Webb was quite clearly chosen to lead this franchise on the basis of his indie background, namely his knack for allowing his actors to construct believable chemistry, demonstrating that he is an apt hand at character drama and relationships. He still doesn’t quite convince when it comes to the action set pieces. Webb over-relies on CGI wizardry and the slow-mo button to the point where it becomes monotonous and unimaginative. However, praise must be given to his use of 3-D, namely in the web-swinging sequences of the film, producing the most convincing moments of web-slinging we have so far seen in a Spider-Man movie. And his decision to focus more on character cannot be under-valued. His decision to focus on complicated relationships rather than explosions and destruction is a welcome and refreshing change to a superhero movie. The destruction here is what is at stake on an emotional level, propping The Amazing Spider-Man 2 above certain other recent superhero movies (*cough*Man of Steel*cough*).

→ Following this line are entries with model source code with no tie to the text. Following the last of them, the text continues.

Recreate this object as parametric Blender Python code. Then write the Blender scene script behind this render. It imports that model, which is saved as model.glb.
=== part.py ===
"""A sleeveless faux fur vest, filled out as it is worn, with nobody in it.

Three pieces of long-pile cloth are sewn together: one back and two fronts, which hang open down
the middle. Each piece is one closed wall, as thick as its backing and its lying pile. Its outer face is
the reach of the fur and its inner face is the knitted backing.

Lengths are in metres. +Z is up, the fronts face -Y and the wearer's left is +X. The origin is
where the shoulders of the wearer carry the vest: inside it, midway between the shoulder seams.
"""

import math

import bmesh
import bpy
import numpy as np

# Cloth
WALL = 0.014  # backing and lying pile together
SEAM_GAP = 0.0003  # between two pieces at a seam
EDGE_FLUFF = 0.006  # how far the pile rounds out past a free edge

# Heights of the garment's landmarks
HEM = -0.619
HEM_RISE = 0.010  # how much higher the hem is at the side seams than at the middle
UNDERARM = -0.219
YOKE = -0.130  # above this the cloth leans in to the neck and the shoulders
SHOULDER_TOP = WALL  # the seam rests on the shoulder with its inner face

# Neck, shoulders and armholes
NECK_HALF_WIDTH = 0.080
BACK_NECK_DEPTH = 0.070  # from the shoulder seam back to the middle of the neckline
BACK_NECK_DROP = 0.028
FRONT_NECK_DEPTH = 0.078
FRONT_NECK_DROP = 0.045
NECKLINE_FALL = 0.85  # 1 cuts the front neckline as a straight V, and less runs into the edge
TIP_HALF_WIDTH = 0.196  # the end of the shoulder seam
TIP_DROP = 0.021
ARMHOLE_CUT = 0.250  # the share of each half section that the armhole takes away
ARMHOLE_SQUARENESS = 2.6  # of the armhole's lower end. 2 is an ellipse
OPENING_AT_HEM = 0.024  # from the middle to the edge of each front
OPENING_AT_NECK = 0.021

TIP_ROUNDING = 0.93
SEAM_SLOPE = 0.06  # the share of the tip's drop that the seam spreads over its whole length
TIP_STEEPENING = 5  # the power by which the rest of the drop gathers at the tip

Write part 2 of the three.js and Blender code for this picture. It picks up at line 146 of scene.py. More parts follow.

The Amazing Spider-Man suffered from retreading old ground, while its sequel seems to suffer from a case of trying to do too much to differentiate itself from Spidey movies that have come before it (Sod’s Law it would seem). The Amazing Spider-Man 2 is a flawed film, and is by no means as good as Marvel’s greatest successes. But it could have been a lot worse. What we have here is a Spider-Man movie that has perhaps the most faithful page to screen Spidey we’ve seen so far, hits important emotional beats with near-perfection, and contains three top-class performances. It is a shame Electro is as much as a problem as he is, because without him this could have given the first two Sam Raimi Spidey-movies a run for their money. As it stands, we have a film with glaring issues, but one that none the less proves to be a pleasant surprise.
3/5- A crowded affair, but one that is much more character driven than the marketing would lead you to believe; The Amazing Spider-Man 2 delivers a flawed but surprisingly emotional superhero tale that rides on the exceptional talents of Garfield, Stone, and DeHaan.